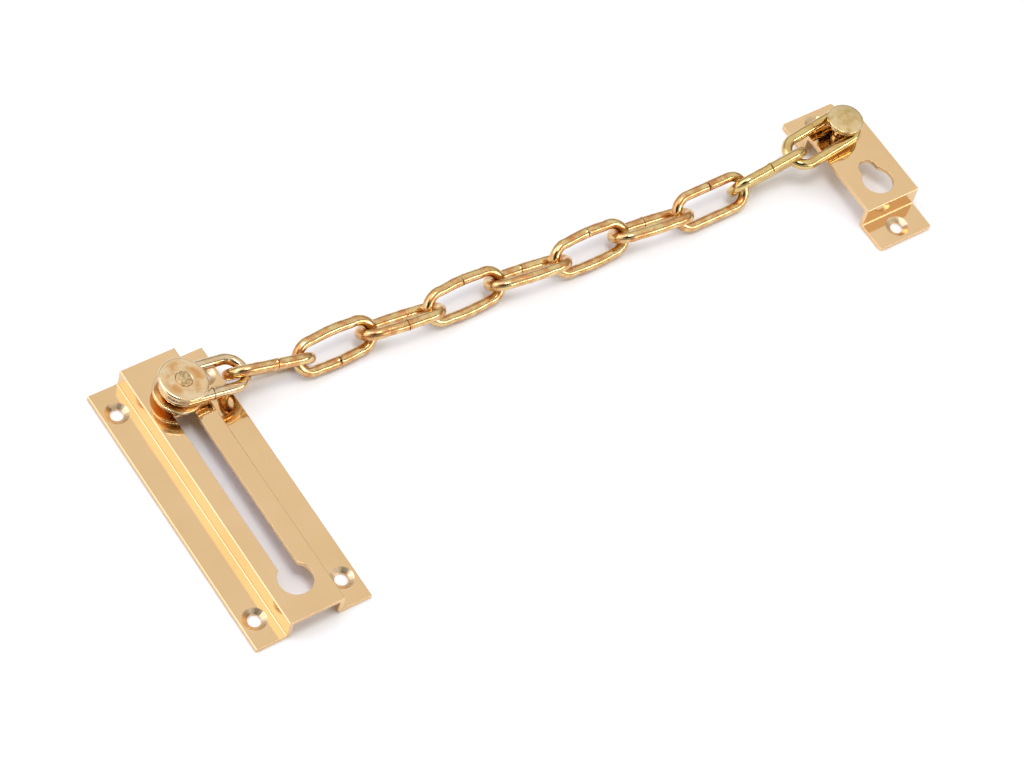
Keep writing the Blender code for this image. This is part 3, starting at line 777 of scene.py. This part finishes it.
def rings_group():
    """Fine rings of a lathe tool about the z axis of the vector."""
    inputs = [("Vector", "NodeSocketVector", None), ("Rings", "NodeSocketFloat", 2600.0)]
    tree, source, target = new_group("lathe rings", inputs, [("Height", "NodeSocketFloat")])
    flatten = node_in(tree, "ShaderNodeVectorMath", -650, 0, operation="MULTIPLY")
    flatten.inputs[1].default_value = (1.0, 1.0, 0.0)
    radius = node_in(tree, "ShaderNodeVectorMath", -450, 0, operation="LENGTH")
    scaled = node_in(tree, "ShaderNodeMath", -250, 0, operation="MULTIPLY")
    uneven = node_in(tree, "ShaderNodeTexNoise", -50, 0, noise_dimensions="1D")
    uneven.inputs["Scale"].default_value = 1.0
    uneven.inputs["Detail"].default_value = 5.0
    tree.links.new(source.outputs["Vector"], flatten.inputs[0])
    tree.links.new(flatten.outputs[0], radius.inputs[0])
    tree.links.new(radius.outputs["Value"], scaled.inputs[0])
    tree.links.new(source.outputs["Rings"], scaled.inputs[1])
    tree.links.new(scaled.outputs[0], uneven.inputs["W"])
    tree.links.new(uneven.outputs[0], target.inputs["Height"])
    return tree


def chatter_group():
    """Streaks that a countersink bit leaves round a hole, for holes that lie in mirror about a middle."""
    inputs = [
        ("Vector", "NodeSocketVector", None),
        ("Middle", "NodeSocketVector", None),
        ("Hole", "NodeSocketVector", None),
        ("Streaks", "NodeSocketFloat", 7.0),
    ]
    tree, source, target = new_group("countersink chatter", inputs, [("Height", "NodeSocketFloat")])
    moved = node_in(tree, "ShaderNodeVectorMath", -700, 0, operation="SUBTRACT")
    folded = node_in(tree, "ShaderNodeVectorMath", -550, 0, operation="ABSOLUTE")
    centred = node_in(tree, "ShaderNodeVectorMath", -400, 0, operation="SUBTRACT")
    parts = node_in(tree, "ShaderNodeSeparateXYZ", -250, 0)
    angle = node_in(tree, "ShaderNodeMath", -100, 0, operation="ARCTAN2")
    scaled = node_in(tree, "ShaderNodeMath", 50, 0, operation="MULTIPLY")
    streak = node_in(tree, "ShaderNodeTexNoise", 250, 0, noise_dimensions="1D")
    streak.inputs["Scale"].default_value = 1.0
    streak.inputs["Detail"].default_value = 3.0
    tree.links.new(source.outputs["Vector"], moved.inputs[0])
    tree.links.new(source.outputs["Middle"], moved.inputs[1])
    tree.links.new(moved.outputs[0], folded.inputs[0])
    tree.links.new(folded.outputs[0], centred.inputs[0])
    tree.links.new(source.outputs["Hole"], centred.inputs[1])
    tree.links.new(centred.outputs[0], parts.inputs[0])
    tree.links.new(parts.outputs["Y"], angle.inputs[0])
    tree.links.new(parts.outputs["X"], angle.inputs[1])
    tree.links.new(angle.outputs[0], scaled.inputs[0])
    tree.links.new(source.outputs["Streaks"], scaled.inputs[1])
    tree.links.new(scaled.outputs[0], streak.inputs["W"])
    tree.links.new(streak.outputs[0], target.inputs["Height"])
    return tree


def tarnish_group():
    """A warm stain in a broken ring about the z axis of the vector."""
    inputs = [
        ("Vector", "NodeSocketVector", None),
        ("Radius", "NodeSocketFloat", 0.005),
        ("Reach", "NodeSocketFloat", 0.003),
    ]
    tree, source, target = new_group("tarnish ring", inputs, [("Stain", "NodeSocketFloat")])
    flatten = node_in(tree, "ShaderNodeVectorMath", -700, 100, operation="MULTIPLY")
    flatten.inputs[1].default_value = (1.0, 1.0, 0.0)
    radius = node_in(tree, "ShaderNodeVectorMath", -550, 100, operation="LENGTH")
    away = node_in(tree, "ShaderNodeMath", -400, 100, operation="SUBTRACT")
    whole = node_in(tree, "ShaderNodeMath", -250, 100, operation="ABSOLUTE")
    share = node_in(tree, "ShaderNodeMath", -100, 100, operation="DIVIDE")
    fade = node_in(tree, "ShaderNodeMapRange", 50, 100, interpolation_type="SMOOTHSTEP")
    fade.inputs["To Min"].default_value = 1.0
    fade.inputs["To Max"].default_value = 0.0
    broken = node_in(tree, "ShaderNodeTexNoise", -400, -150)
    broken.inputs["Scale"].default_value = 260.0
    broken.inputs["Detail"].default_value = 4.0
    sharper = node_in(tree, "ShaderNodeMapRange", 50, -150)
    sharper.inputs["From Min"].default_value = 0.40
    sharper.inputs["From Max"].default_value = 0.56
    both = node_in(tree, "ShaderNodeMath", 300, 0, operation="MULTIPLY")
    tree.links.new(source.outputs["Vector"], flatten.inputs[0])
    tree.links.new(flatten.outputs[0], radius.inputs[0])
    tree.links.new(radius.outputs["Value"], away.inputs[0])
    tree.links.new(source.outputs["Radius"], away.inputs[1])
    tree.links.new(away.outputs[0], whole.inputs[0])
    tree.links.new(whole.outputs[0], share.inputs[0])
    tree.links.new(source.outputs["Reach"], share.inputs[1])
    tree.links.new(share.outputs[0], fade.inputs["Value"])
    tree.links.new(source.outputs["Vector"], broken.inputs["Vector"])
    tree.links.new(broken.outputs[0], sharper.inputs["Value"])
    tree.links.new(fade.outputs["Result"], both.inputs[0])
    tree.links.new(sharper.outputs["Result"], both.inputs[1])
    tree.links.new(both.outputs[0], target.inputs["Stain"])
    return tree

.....

The exercise. Extract all of the data exactly as written.

Task solution.
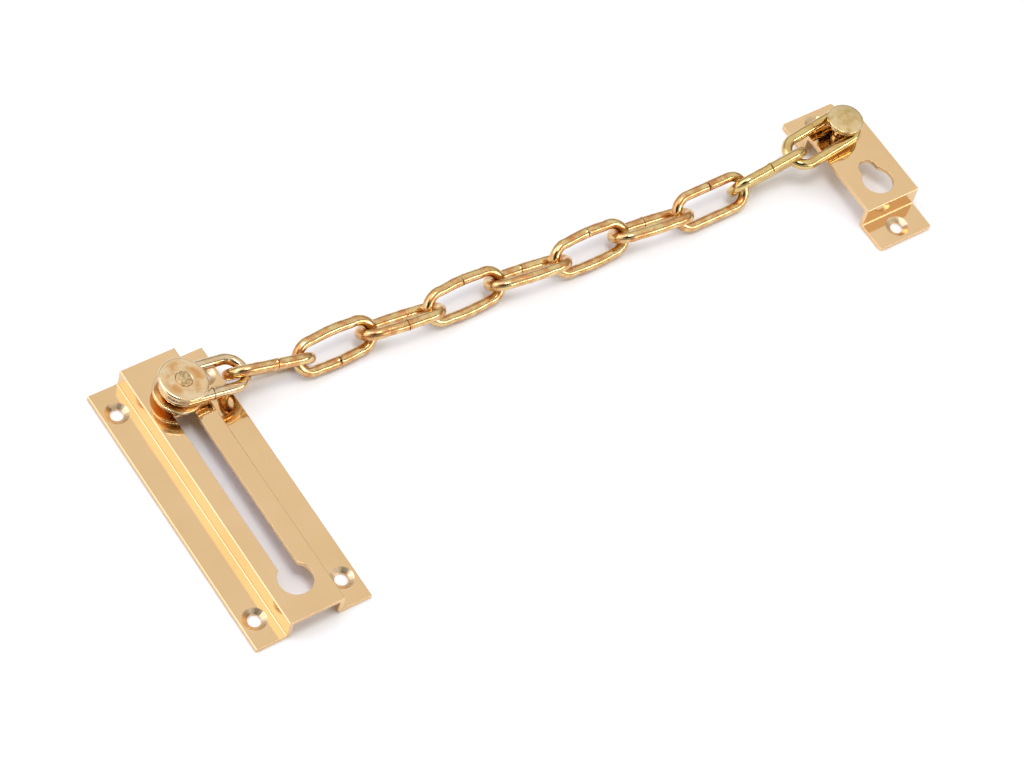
Keep writing the Blender code for this image. This is part 3, starting at line 777 of scene.py. This part finishes it.
def rings_group():
    """Fine rings of a lathe tool about the z axis of the vector."""
    inputs = [("Vector", "NodeSocketVector", None), ("Rings", "NodeSocketFloat", 2600.0)]
    tree, source, target = new_group("lathe rings", inputs, [("Height", "NodeSocketFloat")])
    flatten = node_in(tree, "ShaderNodeVectorMath", -650, 0, operation="MULTIPLY")
    flatten.inputs[1].default_value = (1.0, 1.0, 0.0)
    radius = node_in(tree, "ShaderNodeVectorMath", -450, 0, operation="LENGTH")
    scaled = node_in(tree, "ShaderNodeMath", -250, 0, operation="MULTIPLY")
    uneven = node_in(tree, "ShaderNodeTexNoise", -50, 0, noise_dimensions="1D")
    uneven.inputs["Scale"].default_value = 1.0
    uneven.inputs["Detail"].default_value = 5.0
    tree.links.new(source.outputs["Vector"], flatten.inputs[0])
    tree.links.new(flatten.outputs[0], radius.inputs[0])
    tree.links.new(radius.outputs["Value"], scaled.inputs[0])
    tree.links.new(source.outputs["Rings"], scaled.inputs[1])
    tree.links.new(scaled.outputs[0], uneven.inputs["W"])
    tree.links.new(uneven.outputs[0], target.inputs["Height"])
    return tree


def chatter_group():
    """Streaks that a countersink bit leaves round a hole, for holes that lie in mirror about a middle."""
    inputs = [
        ("Vector", "NodeSocketVector", None),
        ("Middle", "NodeSocketVector", None),
        ("Hole", "NodeSocketVector", None),
        ("Streaks", "NodeSocketFloat", 7.0),
    ]
    tree, source, target = new_group("countersink chatter", inputs, [("Height", "NodeSocketFloat")])
    moved = node_in(tree, "ShaderNodeVectorMath", -700, 0, operation="SUBTRACT")
    folded = node_in(tree, "ShaderNodeVectorMath", -550, 0, operation="ABSOLUTE")
    centred = node_in(tree, "ShaderNodeVectorMath", -400, 0, operation="SUBTRACT")
    parts = node_in(tree, "ShaderNodeSeparateXYZ", -250, 0)
    angle = node_in(tree, "ShaderNodeMath", -100, 0, operation="ARCTAN2")
    scaled = node_in(tree, "ShaderNodeMath", 50, 0, operation="MULTIPLY")
    streak = node_in(tree, "ShaderNodeTexNoise", 250, 0, noise_dimensions="1D")
    streak.inputs["Scale"].default_value = 1.0
    streak.inputs["Detail"].default_value = 3.0
    tree.links.new(source.outputs["Vector"], moved.inputs[0])
    tree.links.new(source.outputs["Middle"], moved.inputs[1])
    tree.links.new(moved.outputs[0], folded.inputs[0])
    tree.links.new(folded.outputs[0], centred.inputs[0])
    tree.links.new(source.outputs["Hole"], centred.inputs[1])
    tree.links.new(centred.outputs[0], parts.inputs[0])
    tree.links.new(parts.outputs["Y"], angle.inputs[0])
    tree.links.new(parts.outputs["X"], angle.inputs[1])
    tree.links.new(angle.outputs[0], scaled.inputs[0])
    tree.links.new(source.outputs["Streaks"], scaled.inputs[1])
    tree.links.new(scaled.outputs[0], streak.inputs["W"])
    tree.links.new(streak.outputs[0], target.inputs["Height"])
    return tree


def tarnish_group():
    """A warm stain in a broken ring about the z axis of the vector."""
    inputs = [
        ("Vector", "NodeSocketVector", None),
        ("Radius", "NodeSocketFloat", 0.005),
        ("Reach", "NodeSocketFloat", 0.003),
    ]
    tree, source, target = new_group("tarnish ring", inputs, [("Stain", "NodeSocketFloat")])
    flatten = node_in(tree, "ShaderNodeVectorMath", -700, 100, operation="MULTIPLY")
    flatten.inputs[1].default_value = (1.0, 1.0, 0.0)
    radius = node_in(tree, "ShaderNodeVectorMath", -550, 100, operation="LENGTH")
    away = node_in(tree, "ShaderNodeMath", -400, 100, operation="SUBTRACT")
    whole = node_in(tree, "ShaderNodeMath", -250, 100, operation="ABSOLUTE")
    share = node_in(tree, "ShaderNodeMath", -100, 100, operation="DIVIDE")
    fade = node_in(tree, "ShaderNodeMapRange", 50, 100, interpolation_type="SMOOTHSTEP")
    fade.inputs["To Min"].default_value = 1.0
    fade.inputs["To Max"].default_value = 0.0
    broken = node_in(tree, "ShaderNodeTexNoise", -400, -150)
    broken.inputs["Scale"].default_value = 260.0
    broken.inputs["Detail"].default_value = 4.0
    sharper = node_in(tree, "ShaderNodeMapRange", 50, -150)
    sharper.inputs["From Min"].default_value = 0.40
    sharper.inputs["From Max"].default_value = 0.56
    both = node_in(tree, "ShaderNodeMath", 300, 0, operation="MULTIPLY")
    tree.links.new(source.outputs["Vector"], flatten.inputs[0])
    tree.links.new(flatten.outputs[0], radius.inputs[0])
    tree.links.new(radius.outputs["Value"], away.inputs[0])
    tree.links.new(source.outputs["Radius"], away.inputs[1])
    tree.links.new(away.outputs[0], whole.inputs[0])
    tree.links.new(whole.outputs[0], share.inputs[0])
    tree.links.new(source.outputs["Reach"], share.inputs[1])
    tree.links.new(share.outputs[0], fade.inputs["Value"])
    tree.links.new(source.outputs["Vector"], broken.inputs["Vector"])
    tree.links.new(broken.outputs[0], sharper.inputs["Value"])
    tree.links.new(fade.outputs["Result"], both.inputs[0])
    tree.links.new(sharper.outputs["Result"], both.inputs[1])
    tree.links.new(both.outputs[0], target.inputs["Stain"])
    return tree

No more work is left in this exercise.